Fleury Michon veut améliorer son nutriscore (Source Présentation Société)
 
Concrètement, comment cela portera vos résultats à l’avenir ?
"La montée en gamme doit nous aider à mieux valoriser nos produits. Depuis 2014, le contexte se tend, nous sommes pris entre la hausse des cours des matières premières et la guerre des prix qui accompagne le regroupement des centrales d’achats de la grande distribution, qui constitue l’essentiel de notre clientèle. De plus, la charcuterie a vu son image se détériorer ces dernières années. En portant le ‘manger mieux’ dans toutes nos gammes et au-delà de la GMS France, nous comptons faire la différence. Nous réalisons, en prenant en compte 100% de nos JV, 900 M€ de CA en 2018, dont un tiers à l’international et dans les services. Le déploiement de notre stratégie doit porter cette part à 50%. Cela passe par un travail en profondeur sur la qualité nutritionnelle de nos produits et de la filière, de l’innovation en termes de produits et de réseaux de vente, et de la croissance externe sur le snacking et l’évènementiel en entreprise. L’image change moins vite que la réalité, mais les consommateurs commencent à nous percevoir différents, grâce à nos investissements importants dans le digital et à l’évolution visible de nos produits en rayons. Par exemple, nous venons de lancer un jambon zéro nitrite qui démarre très bien. Nos efforts en termes d’emballages sains et sans impact environnemental, qui ne font que commencer, connaissent des succès prometteurs, notamment en Espagne chez notre partenaire Mercadona".

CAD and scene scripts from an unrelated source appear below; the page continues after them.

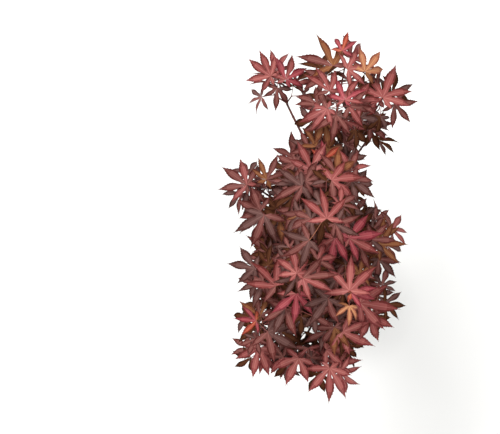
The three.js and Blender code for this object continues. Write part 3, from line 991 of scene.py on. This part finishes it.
def ball():
    """A coarse closed ball of triangles."""
    g = (1 + math.sqrt(5)) / 2
    points = np.array([(-1, g, 0), (1, g, 0), (-1, -g, 0), (1, -g, 0), (0, -1, g), (0, 1, g),
                       (0, -1, -g), (0, 1, -g), (g, 0, -1), (g, 0, 1), (-g, 0, -1), (-g, 0, 1)])
    faces = np.array([(0, 11, 5), (0, 5, 1), (0, 1, 7), (0, 7, 10), (0, 10, 11), (1, 5, 9), (5, 11, 4),
                      (11, 10, 2), (10, 7, 6), (7, 1, 8), (3, 9, 4), (3, 4, 2), (3, 2, 6), (3, 6, 8),
                      (3, 8, 9), (4, 9, 5), (2, 4, 11), (6, 2, 10), (8, 6, 7), (9, 8, 1)])
    return points / norm(points[0]), faces


CRUMB, CRUMB_FACES = ball()


def crumb(heap, at, size, flat, rng):
    """One angular crumb or chip of bark, sunk a little into the compost."""
    scale = np.array([rng.uniform(0.6, 1.4), rng.uniform(0.5, 0.9), flat]) * size
    x, y, z = (CRUMB * rng.uniform(0.7, 1.15, (len(CRUMB), 1)) * scale).T
    turn, tip = rng.uniform(0, 2 * math.pi), rng.normal(0, 0.35)
    z, x = turned(z, x, tip)
    x, y = turned(x, y, turn)
    heap.add(at + np.stack([x, y, z], axis=1), np.zeros((0, 4), int), CRUMB_FACES, 0, rng.integers(0, 3))


def compost():
    """The compost: a plug that fills the pot, with loose crumbs and chips on its uneven top."""
    (low, _, bottom), (high, _, top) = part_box("compost")
    bottom, radius = bottom + COMPOST_PLAY, (high - low) / 2 - COMPOST_PLAY
    heap = Heap()
    turn = around(RING_SIDES)
    reach = radius * np.linspace(0, 1, RINGS + 1)[1:] ** 0.8
    x, y = turned(reach[:, None], 0, turn)
    z = np.array([[ground_height(a, b, top) for a, b in zip(row, column)] for row, column in zip(x, y)])
    skirt = np.stack([x[-1] * 0.74, y[-1] * 0.74, bottom + 0 * turn], axis=-1)
    verts = np.concatenate([np.stack([x, y, z], axis=-1).reshape(-1, 3), skirt,
                            [[0, 0, ground_height(0, 0, top)], [0, 0, bottom]]])
    quads, tris = ring_faces(RINGS + 1, RING_SIDES)
    heap.add(verts, quads[:, [0, 3, 2, 1]], tris[:, [0, 2, 1]])  # turned over, as these rings go down
    rng = np.random.default_rng([SEED, CRUMB_STREAM])
    for number in range(CRUMBS + CHIPS):
        chip = number >= CRUMBS
        spot, way = radius * 0.97 * math.sqrt(rng.random()), rng.uniform(0, 2 * math.pi)
        x, y = turned(spot, 0, way)
        size = rng.uniform(*(CHIP_SIZE if chip else CRUMB_SIZE)) * MM
        at = np.array([x, y, ground_height(x, y, top) + size * 0.15])
        crumb(heap, at, size, 0.35 if chip else 0.8, rng)
    kinds = [compost_material(), plain("bark_chip", "#4a3122"), plain("peat_crumb", "#24170f")]
    piece = heap.build("potting_compost", kinds)
    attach(piece, ROOT)
    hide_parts("compost")


# ---------- stage, light and camera
FLOOR_HALF = 40.0  # so wide that its edge never shows
WORLD_STRENGTH = 0.96
CAMERA_ELEVATION = 80  # degrees
CAMERA_PLACE = (-0.085, -0.3165, 2.2714)
CAMERA_LENS = 108.3  # millimetres


def stage():
    """The plain pale floor."""
    material, tree, shader = new_material("pale_floor", "#f1f1ef", 0.9, 0.1)
    tone = ramp(tree, [(0.0, "#eeeeec"), (1.0, "#f4f4f2")], noise_factor(tree, 3))
    tree.links.new(tone, shader.inputs["Base Color"])
    mesh = bpy.data.meshes.new("floor")
    corners = [(x * FLOOR_HALF, y * FLOOR_HALF, 0) for x, y in ((-1, -1), (1, -1), (1, 1), (-1, 1))]
    mesh.from_pydata(corners, [], [(0, 1, 2, 3)])
    mesh.materials.append(material)
    floor = placed("floor", mesh)


def lamp(name, place, target, size, power):
    """A soft white lamp that faces a target."""
    light = bpy.data.lights.new(name, "AREA")
    light.size = size
    light.energy = power
    made = placed(name, light)
    made.location = place
    made.rotation_euler = (Vector(target) - Vector(place)).to_track_quat("-Z", "Y").to_euler()


def lights():
    """Even light from all round, a key from above and behind, and a weak fill in front."""
    world = bpy.data.worlds.new("pale_studio")
    world.use_nodes = True
    background = world.node_tree.nodes["Background"]
    background.inputs["Color"].default_value = (1, 1, 1, 1)
    background.inputs["Strength"].default_value = WORLD_STRENGTH
    bpy.context.scene.world = world
    lamp("key", (-1.1, 0.9, 2.6), (0, 0, 0.4), 1.1, 52)
    lamp("fill", (1.3, -1.5, 1.9), (0, 0, 0.35), 1.8, 15)
    bpy.context.scene.view_settings.view_transform = "Standard"


def camera():
    """Looks almost straight down on the crown."""
    data = bpy.data.cameras.new("camera")
    data.lens = CAMERA_LENS
    data.sensor_width = 36
    eye = placed("camera", data)
    eye.location = CAMERA_PLACE
    eye.rotation_euler = (math.radians(90 - CAMERA_ELEVATION), 0, 0)
    bpy.context.scene.camera = eye


# ---------- everything
grow_crown()
wood()
pot()
compost()
stage()
lights()
camera()
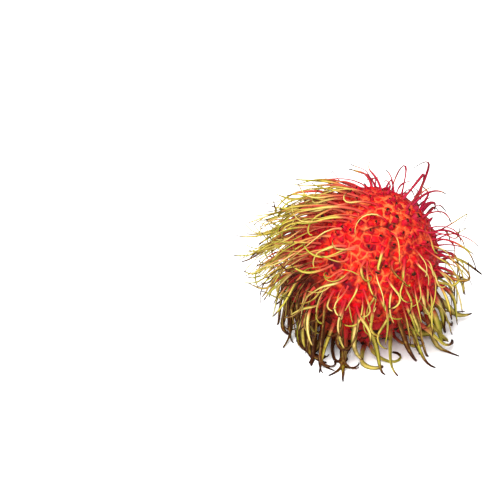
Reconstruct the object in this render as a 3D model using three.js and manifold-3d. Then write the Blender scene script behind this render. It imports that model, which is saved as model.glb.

Vous évoquez la croissance externe. Quel type de cible cherchez-vous ?
"Notre structure financière solide nous donne les moyens d’accélérer notre stratégie de diversification sur de nouvelles catégories de produits et de nouveaux circuits de distribution. L’acquisition de la marque Paso il y a un an en est un exemple, nous permettant d’accélérer sur le segment apéritif. L’intégration de Paso est aujourd’hui réussie et nous sommes en train de déployer cette marque plus largement en linéaires. Comme vous le savez, notre grand concurrent sur le jambon, Herta, a été mis en vente par son actionnaire, Nestlé. Nous nous sommes posé la question de le racheter il y a trois ans déjà et nous avons choisi de ne pas le faire, en cohérence avec notre stratégie de devenir non pas un champion de la charcuterie française, mais un champion des solutions repas traiteur, en France et à l’international, dans les services. Mais nous serons bien évidemment attentifs à l’issue de cette opération. Nous privilégierons à l’avenir de petites acquisitions sur les marchés d’avenir".